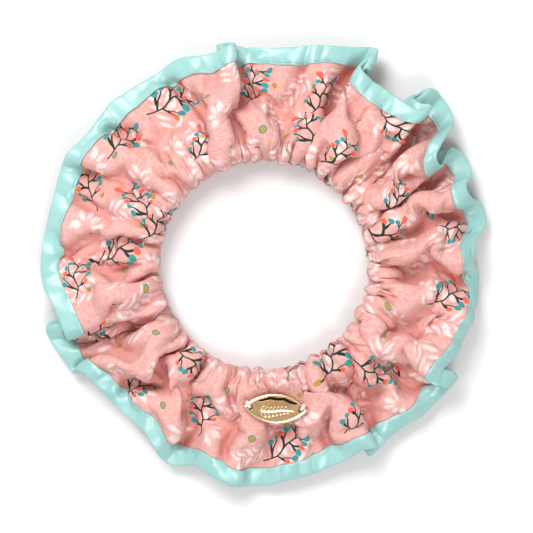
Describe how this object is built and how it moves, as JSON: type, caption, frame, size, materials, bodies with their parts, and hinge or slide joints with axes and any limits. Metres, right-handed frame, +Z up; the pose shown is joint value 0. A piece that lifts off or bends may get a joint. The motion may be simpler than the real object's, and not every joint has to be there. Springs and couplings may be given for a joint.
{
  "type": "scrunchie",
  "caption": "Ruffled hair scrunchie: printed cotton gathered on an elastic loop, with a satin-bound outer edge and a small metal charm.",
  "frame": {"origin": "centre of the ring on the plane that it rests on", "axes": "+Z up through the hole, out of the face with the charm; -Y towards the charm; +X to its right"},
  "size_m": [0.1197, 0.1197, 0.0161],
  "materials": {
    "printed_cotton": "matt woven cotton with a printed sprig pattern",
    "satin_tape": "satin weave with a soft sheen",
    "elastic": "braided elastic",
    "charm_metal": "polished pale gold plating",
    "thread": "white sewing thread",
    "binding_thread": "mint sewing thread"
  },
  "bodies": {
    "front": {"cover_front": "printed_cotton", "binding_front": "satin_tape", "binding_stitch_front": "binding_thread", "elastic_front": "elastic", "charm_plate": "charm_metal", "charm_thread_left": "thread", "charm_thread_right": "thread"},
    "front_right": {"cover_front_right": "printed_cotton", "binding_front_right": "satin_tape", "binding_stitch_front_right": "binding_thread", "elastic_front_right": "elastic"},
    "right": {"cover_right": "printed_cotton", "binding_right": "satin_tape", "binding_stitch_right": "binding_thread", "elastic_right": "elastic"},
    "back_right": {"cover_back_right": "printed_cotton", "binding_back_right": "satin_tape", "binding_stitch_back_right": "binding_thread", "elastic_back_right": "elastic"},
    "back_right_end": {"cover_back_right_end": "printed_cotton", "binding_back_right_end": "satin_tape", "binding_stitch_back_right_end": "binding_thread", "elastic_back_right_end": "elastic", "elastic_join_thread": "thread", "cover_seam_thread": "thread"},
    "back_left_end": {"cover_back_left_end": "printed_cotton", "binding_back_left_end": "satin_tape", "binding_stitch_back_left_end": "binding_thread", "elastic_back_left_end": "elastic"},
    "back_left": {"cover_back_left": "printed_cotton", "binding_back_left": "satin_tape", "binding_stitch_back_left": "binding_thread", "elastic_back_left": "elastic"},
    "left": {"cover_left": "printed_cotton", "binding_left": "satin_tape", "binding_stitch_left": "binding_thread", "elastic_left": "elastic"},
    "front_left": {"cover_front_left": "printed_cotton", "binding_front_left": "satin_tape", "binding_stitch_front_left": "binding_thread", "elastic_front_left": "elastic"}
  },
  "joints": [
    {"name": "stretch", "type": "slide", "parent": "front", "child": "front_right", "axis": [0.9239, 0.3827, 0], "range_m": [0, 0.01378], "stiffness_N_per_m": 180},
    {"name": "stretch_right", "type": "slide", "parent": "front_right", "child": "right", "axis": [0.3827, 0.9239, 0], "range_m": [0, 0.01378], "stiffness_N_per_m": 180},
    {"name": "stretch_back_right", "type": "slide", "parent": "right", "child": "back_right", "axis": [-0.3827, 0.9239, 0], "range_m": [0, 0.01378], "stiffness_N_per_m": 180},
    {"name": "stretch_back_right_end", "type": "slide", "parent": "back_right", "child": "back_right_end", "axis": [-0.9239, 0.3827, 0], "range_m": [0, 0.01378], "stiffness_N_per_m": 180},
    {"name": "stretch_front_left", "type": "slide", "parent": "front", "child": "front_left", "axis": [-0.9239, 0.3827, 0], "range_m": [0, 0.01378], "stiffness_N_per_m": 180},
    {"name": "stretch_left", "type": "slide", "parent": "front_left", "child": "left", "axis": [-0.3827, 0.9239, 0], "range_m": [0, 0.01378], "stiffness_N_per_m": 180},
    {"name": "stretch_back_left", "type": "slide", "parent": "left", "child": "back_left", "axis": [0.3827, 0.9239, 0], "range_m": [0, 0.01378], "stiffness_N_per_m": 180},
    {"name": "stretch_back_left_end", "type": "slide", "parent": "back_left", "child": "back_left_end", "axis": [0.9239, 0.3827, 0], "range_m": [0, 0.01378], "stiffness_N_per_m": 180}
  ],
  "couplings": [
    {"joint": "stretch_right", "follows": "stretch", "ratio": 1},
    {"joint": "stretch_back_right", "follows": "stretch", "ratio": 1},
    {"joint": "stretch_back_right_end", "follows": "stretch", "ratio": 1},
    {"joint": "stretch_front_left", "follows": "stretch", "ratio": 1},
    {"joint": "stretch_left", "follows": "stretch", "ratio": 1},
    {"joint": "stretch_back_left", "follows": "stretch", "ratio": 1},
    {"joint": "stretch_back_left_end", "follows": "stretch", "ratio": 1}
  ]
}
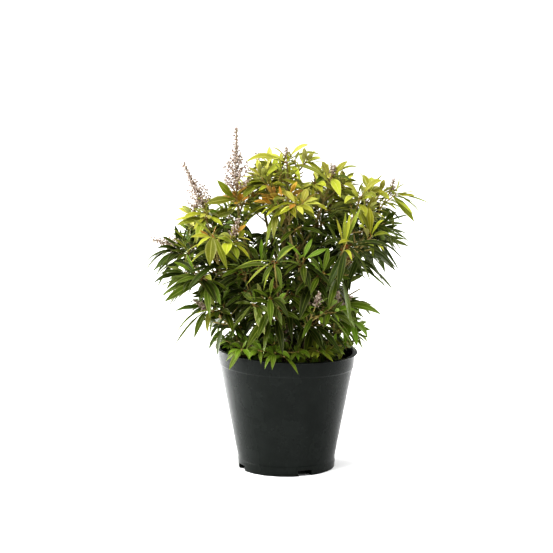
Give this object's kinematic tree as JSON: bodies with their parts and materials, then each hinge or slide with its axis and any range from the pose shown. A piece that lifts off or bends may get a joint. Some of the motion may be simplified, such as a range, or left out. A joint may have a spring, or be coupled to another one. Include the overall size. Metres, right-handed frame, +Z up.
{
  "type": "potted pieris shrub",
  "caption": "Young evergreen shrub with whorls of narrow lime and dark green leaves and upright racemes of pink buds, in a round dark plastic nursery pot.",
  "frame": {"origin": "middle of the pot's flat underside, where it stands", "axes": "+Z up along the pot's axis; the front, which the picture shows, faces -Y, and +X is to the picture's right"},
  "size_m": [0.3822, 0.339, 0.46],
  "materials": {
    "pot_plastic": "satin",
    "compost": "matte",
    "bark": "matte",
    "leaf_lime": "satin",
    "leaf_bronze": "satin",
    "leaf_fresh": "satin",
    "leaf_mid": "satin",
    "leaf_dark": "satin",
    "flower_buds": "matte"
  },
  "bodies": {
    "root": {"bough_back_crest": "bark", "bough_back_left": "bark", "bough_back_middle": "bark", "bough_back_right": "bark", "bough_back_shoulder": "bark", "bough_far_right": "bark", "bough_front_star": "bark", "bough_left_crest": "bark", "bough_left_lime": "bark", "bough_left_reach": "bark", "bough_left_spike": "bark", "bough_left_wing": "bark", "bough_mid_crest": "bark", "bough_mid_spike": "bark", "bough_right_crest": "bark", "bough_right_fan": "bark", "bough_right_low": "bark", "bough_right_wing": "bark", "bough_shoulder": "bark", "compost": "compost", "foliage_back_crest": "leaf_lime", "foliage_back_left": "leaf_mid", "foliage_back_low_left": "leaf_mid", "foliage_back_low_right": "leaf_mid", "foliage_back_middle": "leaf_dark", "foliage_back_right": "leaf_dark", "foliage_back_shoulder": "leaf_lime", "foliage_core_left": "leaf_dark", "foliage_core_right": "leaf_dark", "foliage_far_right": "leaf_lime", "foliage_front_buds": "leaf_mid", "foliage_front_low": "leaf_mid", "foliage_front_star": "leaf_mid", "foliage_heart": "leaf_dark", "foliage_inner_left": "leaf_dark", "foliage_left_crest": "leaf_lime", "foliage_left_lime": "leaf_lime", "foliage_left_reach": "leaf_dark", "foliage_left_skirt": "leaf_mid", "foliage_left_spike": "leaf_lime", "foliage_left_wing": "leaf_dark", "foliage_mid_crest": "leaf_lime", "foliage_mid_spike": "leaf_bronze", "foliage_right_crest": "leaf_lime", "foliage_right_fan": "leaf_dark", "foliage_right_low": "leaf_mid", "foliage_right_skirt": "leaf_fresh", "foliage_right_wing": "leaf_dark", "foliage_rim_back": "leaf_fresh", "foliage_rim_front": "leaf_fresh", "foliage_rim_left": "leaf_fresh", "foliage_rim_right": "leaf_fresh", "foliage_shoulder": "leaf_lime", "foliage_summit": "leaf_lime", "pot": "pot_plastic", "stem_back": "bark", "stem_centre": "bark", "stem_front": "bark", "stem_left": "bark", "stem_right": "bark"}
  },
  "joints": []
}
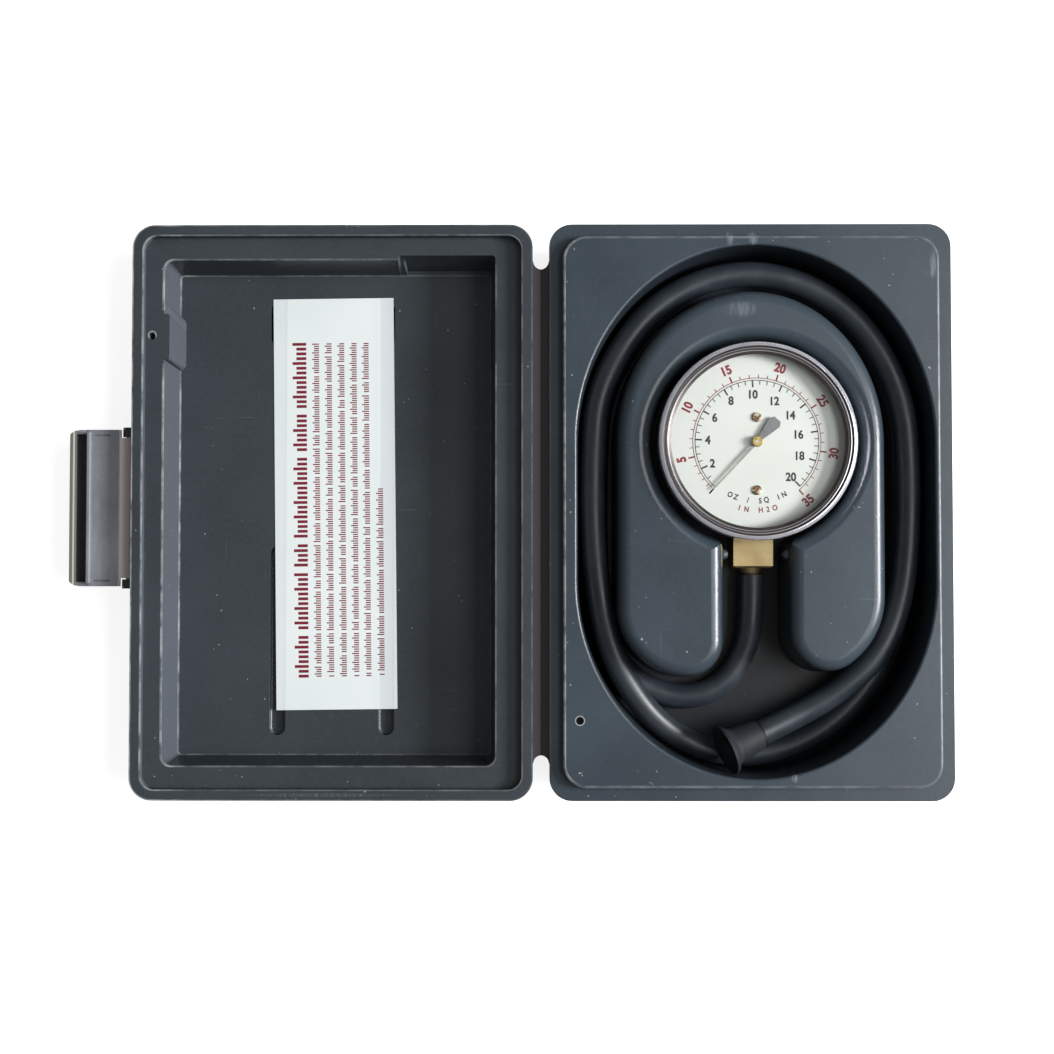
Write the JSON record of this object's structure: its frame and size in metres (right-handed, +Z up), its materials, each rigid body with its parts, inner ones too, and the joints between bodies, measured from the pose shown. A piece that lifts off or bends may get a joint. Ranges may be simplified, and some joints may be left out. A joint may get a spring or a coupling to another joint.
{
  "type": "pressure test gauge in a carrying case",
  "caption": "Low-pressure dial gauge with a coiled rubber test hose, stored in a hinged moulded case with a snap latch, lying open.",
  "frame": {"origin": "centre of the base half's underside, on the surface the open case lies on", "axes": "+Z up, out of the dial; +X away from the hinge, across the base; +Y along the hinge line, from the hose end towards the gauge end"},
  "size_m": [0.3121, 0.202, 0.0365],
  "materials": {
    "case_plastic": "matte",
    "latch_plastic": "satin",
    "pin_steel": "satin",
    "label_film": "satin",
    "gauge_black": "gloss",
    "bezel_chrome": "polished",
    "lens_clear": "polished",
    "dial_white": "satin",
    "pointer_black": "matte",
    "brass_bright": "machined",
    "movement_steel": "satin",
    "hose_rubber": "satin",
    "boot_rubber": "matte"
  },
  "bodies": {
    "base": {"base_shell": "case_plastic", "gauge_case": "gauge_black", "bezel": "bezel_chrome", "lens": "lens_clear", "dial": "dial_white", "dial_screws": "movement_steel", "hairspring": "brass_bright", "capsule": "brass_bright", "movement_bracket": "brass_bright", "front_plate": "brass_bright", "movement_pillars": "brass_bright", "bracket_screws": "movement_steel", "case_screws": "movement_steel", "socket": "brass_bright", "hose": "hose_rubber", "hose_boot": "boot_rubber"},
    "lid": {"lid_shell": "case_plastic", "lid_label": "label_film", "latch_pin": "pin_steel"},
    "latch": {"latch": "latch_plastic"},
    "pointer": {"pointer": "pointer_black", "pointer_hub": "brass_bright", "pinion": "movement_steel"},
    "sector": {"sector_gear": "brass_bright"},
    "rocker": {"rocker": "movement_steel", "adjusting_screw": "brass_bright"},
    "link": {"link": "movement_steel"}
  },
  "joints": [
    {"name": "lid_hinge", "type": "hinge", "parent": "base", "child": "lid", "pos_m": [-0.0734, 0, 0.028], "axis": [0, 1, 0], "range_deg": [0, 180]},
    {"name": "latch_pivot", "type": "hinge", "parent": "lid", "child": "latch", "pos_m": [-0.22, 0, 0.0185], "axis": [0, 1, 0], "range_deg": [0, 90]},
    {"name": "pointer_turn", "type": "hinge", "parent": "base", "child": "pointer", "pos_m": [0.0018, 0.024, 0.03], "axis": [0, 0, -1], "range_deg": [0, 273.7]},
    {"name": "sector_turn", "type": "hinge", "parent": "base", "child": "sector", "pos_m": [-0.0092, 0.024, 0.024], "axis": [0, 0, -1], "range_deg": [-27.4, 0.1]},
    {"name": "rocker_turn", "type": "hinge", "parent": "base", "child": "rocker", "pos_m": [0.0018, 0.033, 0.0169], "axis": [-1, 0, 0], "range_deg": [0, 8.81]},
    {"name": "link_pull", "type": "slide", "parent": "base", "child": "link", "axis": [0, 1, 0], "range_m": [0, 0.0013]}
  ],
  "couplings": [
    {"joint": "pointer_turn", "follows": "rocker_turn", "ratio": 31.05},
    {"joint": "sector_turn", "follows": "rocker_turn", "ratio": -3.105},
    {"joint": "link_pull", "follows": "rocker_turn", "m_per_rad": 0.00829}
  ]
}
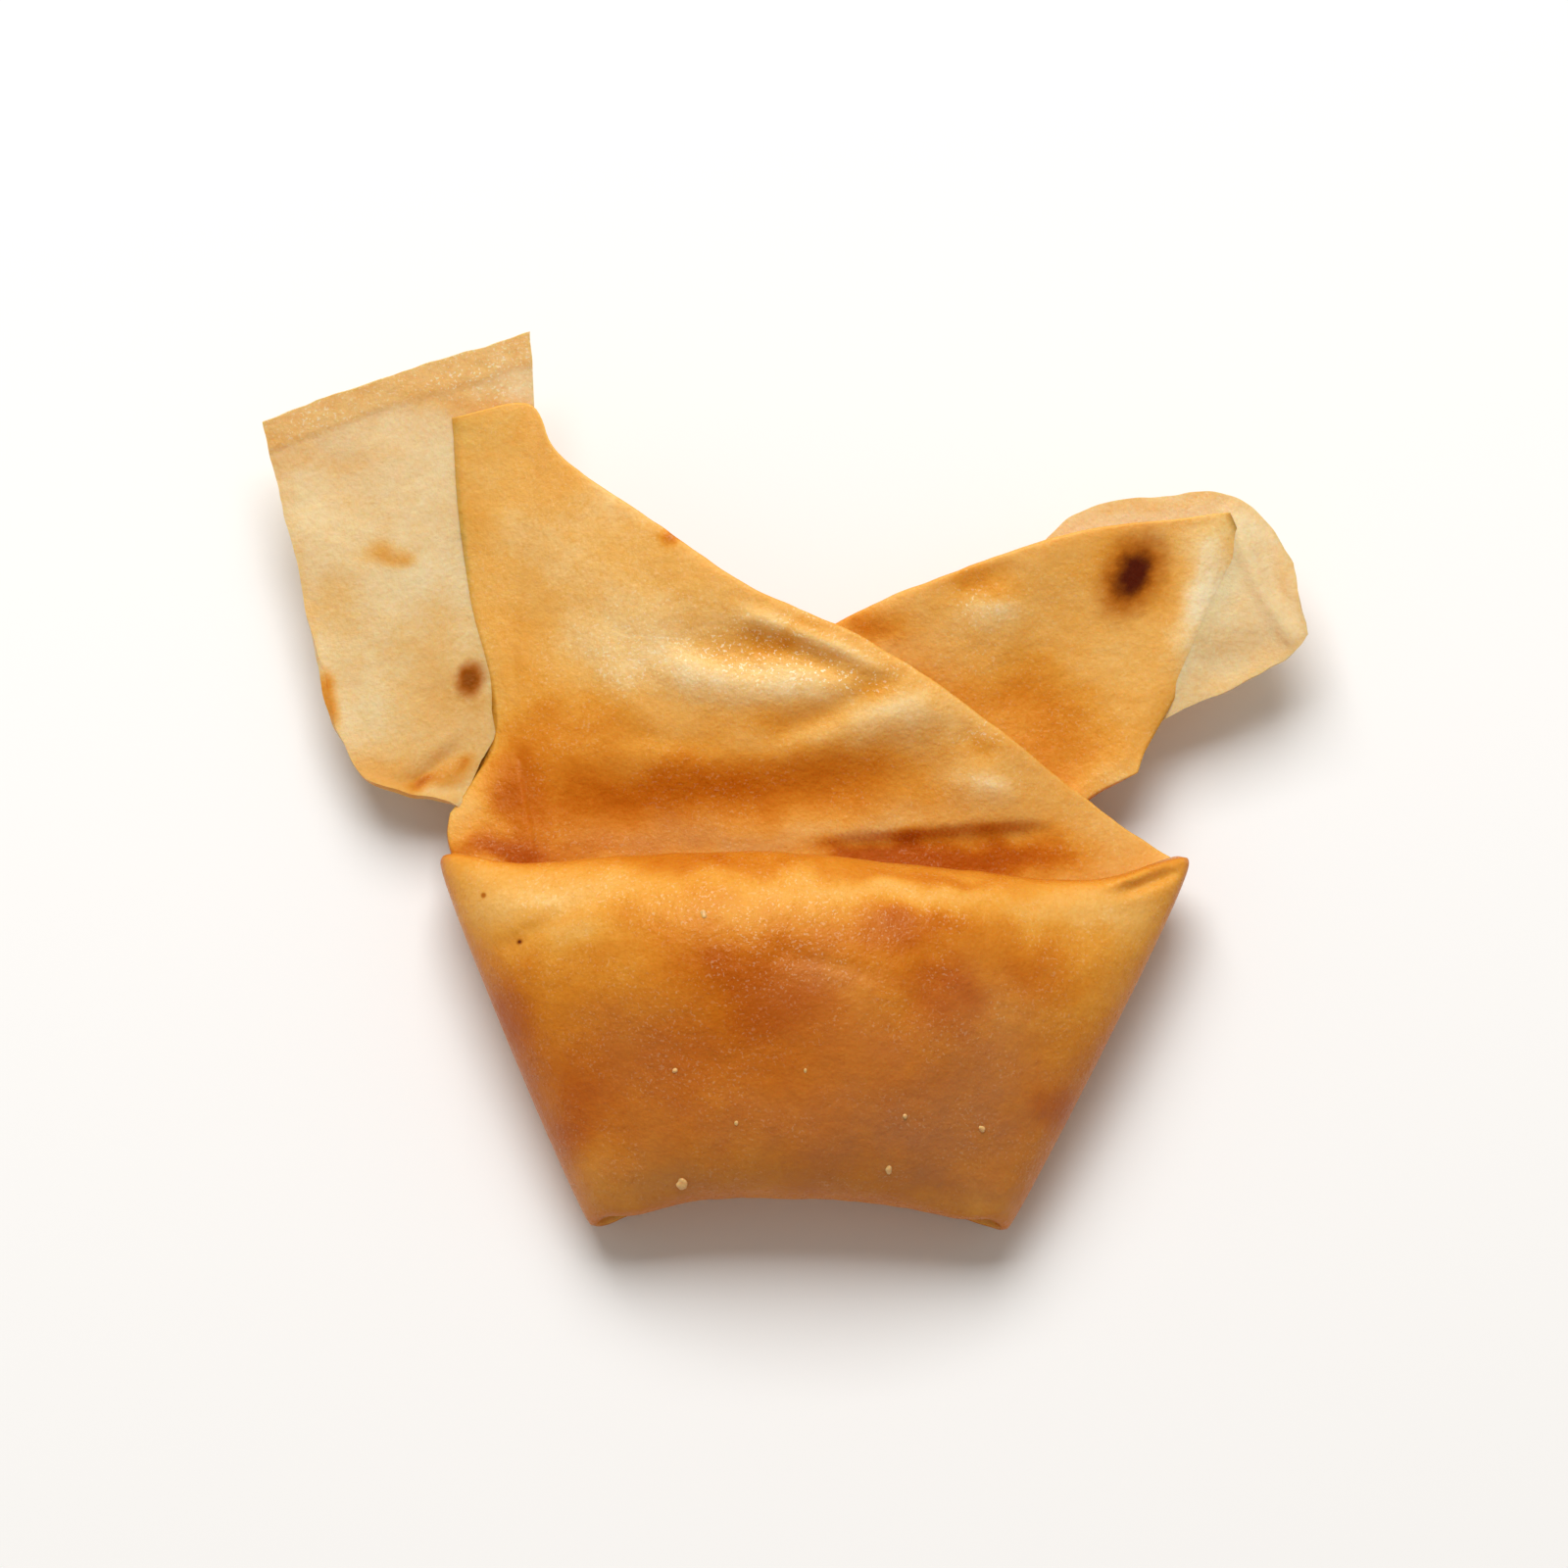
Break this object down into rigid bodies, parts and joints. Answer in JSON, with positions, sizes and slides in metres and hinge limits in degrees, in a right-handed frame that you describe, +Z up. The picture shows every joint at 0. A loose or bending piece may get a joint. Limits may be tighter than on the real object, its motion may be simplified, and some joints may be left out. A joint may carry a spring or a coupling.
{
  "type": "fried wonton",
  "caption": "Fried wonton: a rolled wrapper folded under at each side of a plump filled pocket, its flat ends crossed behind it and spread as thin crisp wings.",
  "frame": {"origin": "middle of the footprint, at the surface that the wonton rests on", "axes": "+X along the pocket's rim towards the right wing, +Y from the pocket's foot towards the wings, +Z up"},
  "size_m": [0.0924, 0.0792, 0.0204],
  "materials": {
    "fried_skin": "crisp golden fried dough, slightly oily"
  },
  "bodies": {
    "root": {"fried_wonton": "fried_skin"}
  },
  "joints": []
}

◆ **DESCRIPTION OF THE TASK**
How many lines of the data hold the string "shows"? Reply with the number alone.

◆ **RESULT BELOW**
2